Pop legend Sir Cliff Richard has dismissed a sex crime claim involving a young boy in the 1980s as “completely false”.
The star hit out as police carried a five-hour search of his Berkshire penthouse apartment, saying he had seen allegations circulating online for months but had chosen not to “dignify” them with a response.
Sir Cliff, 73, is not currently in the UK but pledged to co-operate with the inquiry, which concerns an alleged assault claimed to have taken place at an appearance by American evangelist Billy Graham in Sheffield in 1985.
It is understood that lawyers for the singer, who is believed to be in Portugal, have been in contact with South Yorkshire Police, who are carrying out the inquiry.
Officers took a number of items from the property for further investigation, the force said.
The investigation is not connected to Scotland Yard’s high-profile sex crime probe Operation Yewtree, which was launched in the wake of the Jimmy Savile abuse scandal.
In a statement yesterday Sir Cliff said: “The allegations are completely false. Up until now I have chosen not to dignify the false allegations with a response, as it would just give them more oxygen.
“However, the police attended my apartment in Berkshire today without notice, except it would appear to the press.
“I am not presently in the UK but it goes without saying that I will co-operate fully should the police wish to speak to me.
“Beyond stating that today’s allegation is completely false it would not be appropriate to say anything further until the police investigation has concluded.”
Speaking at a police station in South Yorkshire, detective superintendent Matt Fenwick stressed the investigation is in its “really early stages”.
He said: “A search warrant has been granted after police received an allegation of a sexual nature dating back to the 1980s. This involved a young boy under the age of 16 years.
“No-one has been arrested at this stage and the owner of the property is not present.”
Conservative MP Nigel Evans, 56, referred to the case in reiterating his call for suspects in sex offence cases to get anonymity and said “questions have got to be answered” over Sir Cliff’s claims the press had been notified about the search.

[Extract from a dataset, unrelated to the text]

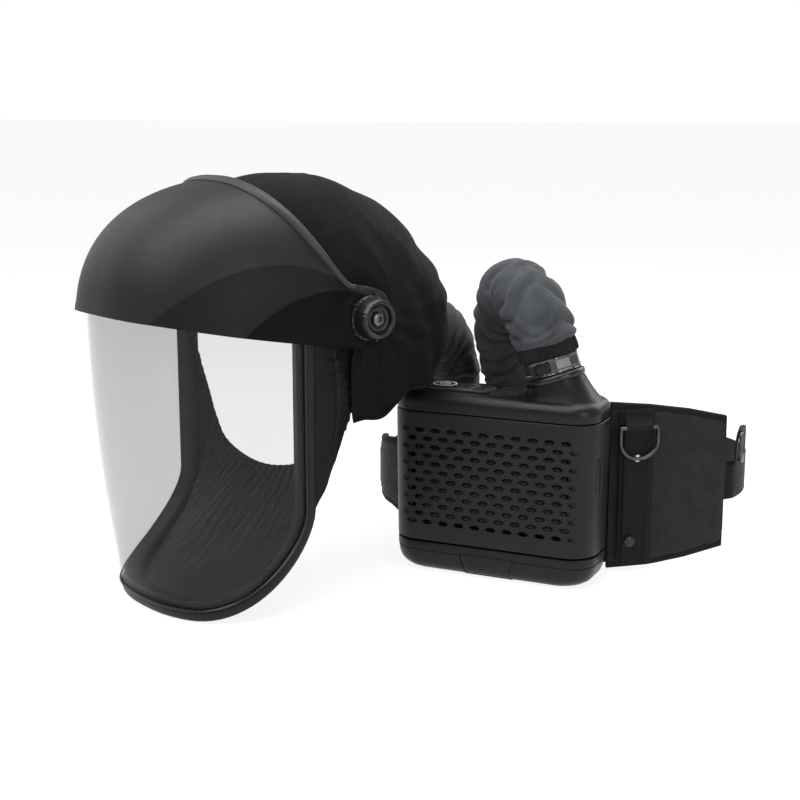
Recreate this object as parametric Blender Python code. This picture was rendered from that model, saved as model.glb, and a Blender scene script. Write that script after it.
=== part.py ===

Mr Evans, who was cleared of a string of alleged sex offences at a trial earlier this year, told Good Morning Britain: “It appears the press knew what was happening before he did and the world’s media were camped outside his doorstep.
“A press helicopter was up before the police even arrived - he is quite right to be angry about that. Questions have got to be answered.
“I believe in the vast majority of cases [suspects] should have anonymity. We have to recognise the impact this has on people.
“People have zero per cent of the facts and 100% of the opinions. It’s quite wrong for people to pre-judge.”
Eight officers from South Yorkshire and Thames Valley police took part in the search of the performer’s flat in a highly-private gated development.
They began work at about 10.30am and five unmarked police cars were seen leaving the site at about 3.30pm.
“A number of items have been removed for further investigation,” a South Yorkshire Police spokesman added.
Born as Harry Webb in Lucknow, India, in 1940, Sir Cliff has become one of the most enduring stars of his time, with hits including Devil Woman and Living Doll.
He was knighted in 1995, the first rock star to be so honoured, and performed at the Queen’s Diamond Jubilee concert at Buckingham Palace in 2012.